Our guide Isidoros from www.GoCrete.net was waiting for us at Chania airport as promised. 'I think you will like where you're staying tonight,' he said as he drove us the hour or so east to the village of Kastello. 'They are a lovely English couple who teach art courses and also have nice accommodation.'
We drove in the dark into the hills south of Rethymnon, and it was midnight by the time we got there. Tim and Janice were waiting for us in the village taverna, The Castello Taverna, along with the amazing host, Vassilis Zoulakis. With his Ukrainian wife Katerina in the kitchen, Vassilis brought out a never-ending series of plates (and wine and raki) for us, eventually joining us at the table for conversation and jokes.

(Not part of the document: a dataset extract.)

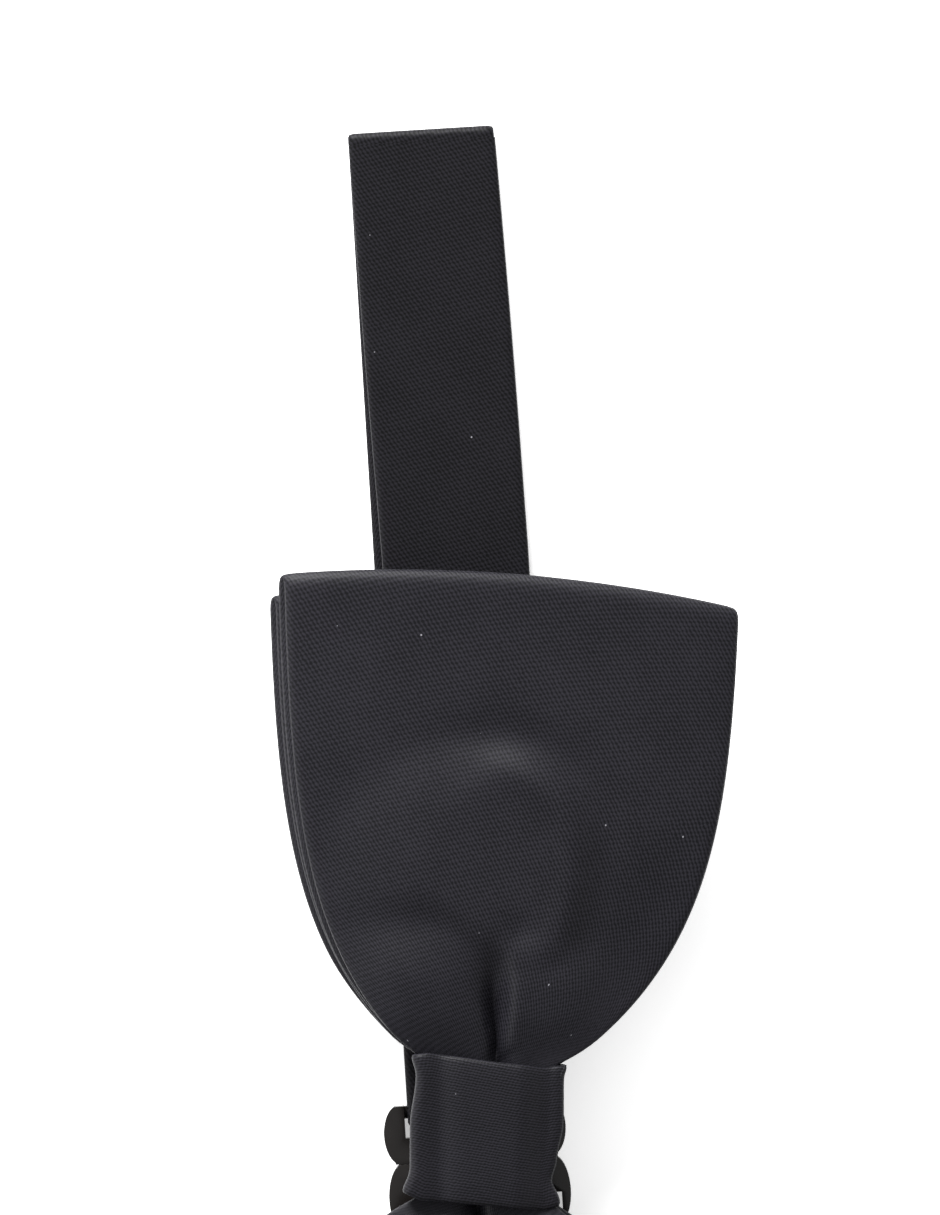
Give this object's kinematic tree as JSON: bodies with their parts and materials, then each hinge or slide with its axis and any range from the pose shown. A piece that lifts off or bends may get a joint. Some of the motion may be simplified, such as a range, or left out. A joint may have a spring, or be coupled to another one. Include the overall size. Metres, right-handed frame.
{
  "type": "bow tie",
  "caption": "Ready-tied black satin bow tie with layered bow, plain wrapped knot, and an adjustable neckband with a small moulded clasp.",
  "frame": {"origin": "middle of the tie's box, on the surface that it lies on", "axes": "+X along the bow from wing to wing, +Y across the bow, +Z out of the bow's front"},
  "size_m": [0.2182, 0.055, 0.0145],
  "materials": {
    "bow_satin": "satin weave, soft sheen",
    "band_satin": "satin weave, soft sheen",
    "interlining": "matt brushed cotton",
    "thread": "spun polyester",
    "clasp_plastic": "glossy black"
  },
  "bodies": {
    "bow": {"front_bow": "bow_satin", "front_bow_interlining": "interlining", "rear_bow": "bow_satin", "rear_bow_interlining": "interlining", "waist_thread": "thread", "knot_wrap": "bow_satin", "knot_interlining": "interlining", "knot_seam_stitches": "thread", "neckband_front": "band_satin", "upper_band_fold": "band_satin", "lower_band_fold": "band_satin"},
    "hook_side": {"neckband_hook_side": "band_satin", "hook_end_stitches": "thread"},
    "clasp_hook_half": {"clasp_hook": "clasp_plastic"},
    "adjust_side": {"neckband_adjust_side": "band_satin", "adjust_strand": "band_satin", "return_strand": "band_satin", "eye_loop": "band_satin"},
    "clasp_eye_half": {"clasp_eye": "clasp_plastic"},
    "slide": {"slider_end_loop": "band_satin", "adjuster_slider": "clasp_plastic"}
  },
  "joints": [
    {"name": "hook_side_unfold", "type": "hinge", "parent": "bow", "child": "hook_side", "pos_m": [0.1073, 0.00716, 0.0013], "axis": [0.061, -0.9981, 0], "range_deg": [0, 180], "deforming": ["upper_band_fold"]},
    {"name": "adjust_side_unfold", "type": "hinge", "parent": "bow", "child": "adjust_side", "pos_m": [-0.1073, -0.00596, 0.0013], "axis": [-0.061, 0.9981, 0], "range_deg": [0, 180], "deforming": ["lower_band_fold"]},
    {"name": "clasp_hook_flap", "type": "hinge", "parent": "hook_side", "child": "clasp_hook_half", "pos_m": [0.0021, 0.00073, 0.0016], "axis": [0.061, -0.9981, 0], "range_deg": [0, 45]},
    {"name": "clasp_eye_flap", "type": "hinge", "parent": "adjust_side", "child": "clasp_eye_half", "pos_m": [-0.01028, -0.00003, 0.0016], "axis": [-0.061, 0.9981, 0], "range_deg": [0, 45]},
    {"name": "slide_travel", "type": "slide", "parent": "adjust_side", "child": "slide", "axis": [0.9981, 0.061, 0], "range_m": [-0.016, 0.012], "deforming": ["adjust_strand", "return_strand"]}
  ]
}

It was our first night back on Crete after a few years' absence, and it couldn't have been a better introduction. It didn't surprise us to learn later that the Castello has rave reviews on TripAdvisor, and has even been called 'The best taverna in Crete' by one enthusiastic diner. That's a big claim as we had so many great meals on Crete, but it was certainly one of the highlights of our 3-week trip there.
Most of the food is sourced from the family's own farm, and by Vassilis foraging for mushrooms, wild greens, herbs and other goodies. When he's not doing that he's making his own wine and raki. We definitely have to go back one day and join one of his Foraging Walking Tours!
Eventually we had to drag ourselves away and find our rooms for the night. 'You're staying in The Rabbit House.' Tim told us. We admit we were a bit dubious about what we might have let ourselves in for, but we needn't have worried. It was wonderful.
The rabbits had been kicked out and the old stone building now made for lovely self-catering accommodation. Wooden stairs led up to the bedroom, while downstairs was a kitchen area, a lounging area with a sofa, an old stove, a travel trunk and other artsy decorations. If you didn't know it you'd soon guess that the owners were artists, as their paintings, mosaics, sculptures, carvings and other creations are everywhere.
Next morning in the daylight we found another delightful feature that makes this such a great place to stay. Right outside the door is a stone patio courtyard with a table and chairs, all shaded by trees and totally private. Tim and Janice brought us coffee and breakfast and we were at last able to relax under the Cretan sun after the previous day's early start and late night.
Later Tim and Janice gave us a tour of their art studio, and their fascinating home, and told us about the art courses they run there. You can book accommodation with them without having to do one of their courses, or you can do a course and, if they're full, they'll help you find accommodation locally.
Janice studied at the Glasgow School of Art, and Tim at the Camberwell School of Art. As well as being practising artists, they've also taught in Australia, Egypt, Spain and the UK.
Several years ago they came across what was then a run-down farmhouse with a Venetian tower in the quiet hill village of Kastello, and fell in love with the property and the place. Since then they've been renovating it.
Kastello is still a quiet farming village, and our guide Isidoros rounded off our visit there with a walking tour. He pointed out the Aghia Paraskevi monastery, which was first built way back in 1200, although for the last 300 years only the church has remained.
We were sad to be leaving after our whirlwind visit, although we cheered up when Isidoros told us: 'Before we go, I think we should have lunch at the Castello!'
We'd stayed in the unique Rabbit House and dined in one of the best restaurants on Crete, and we'd been on the island for less than 24 hours.